Clipping is when the sine wave gets flattened, when the amplifier cant supply enough rail voltage. The flat top becomes a square wave, as clipping increases.
The same way a Fourier series can recreate a square wave using sine waves (the fundamental frequency plus the added overtones) ... so does the amplifier. You keep sending more power (area under the curve), but alot of this power is lost to heat, since the overtones are counteracting the fundamental cone movement. In the same way a sub will act when you wire dual voice coils opposingly. More input power without added cooling (convection). This is where the added heat comes from.
Woofer death is usually due to overheating. Overheating is usually due to distortion created during clipping. Clipping is preventable... so don't be a dummy.

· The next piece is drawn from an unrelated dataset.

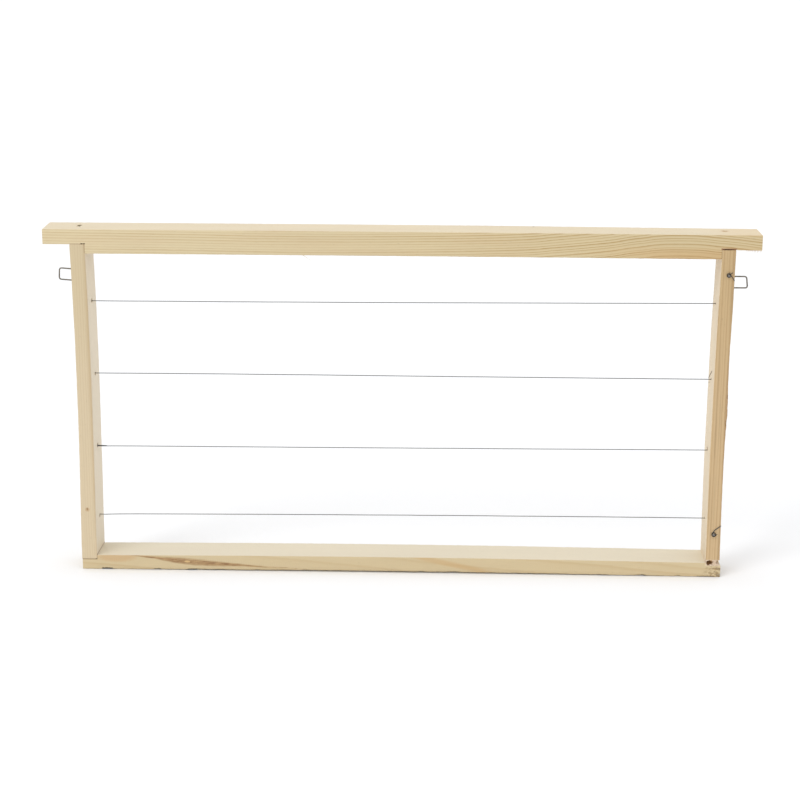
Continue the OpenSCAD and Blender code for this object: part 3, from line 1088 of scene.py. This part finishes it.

PS - I'm one of those poor souls who use Audiopipe amps. Ironically enough, I've abused them for a couple years of competition and World Finals. Now I'm using them in my SQ setup. When gains are set properly, 99% of class D amps will have indistinguishable SQ for sub-bass. Subwoofer distortion is not noticeable in modest quantities (<10%), so if you could stop polluting the thread with audiophile snobbery, the world would be a better place. Thanks.
1996 Toyota RAV4 - USACi Street Beat 1 (144 dB)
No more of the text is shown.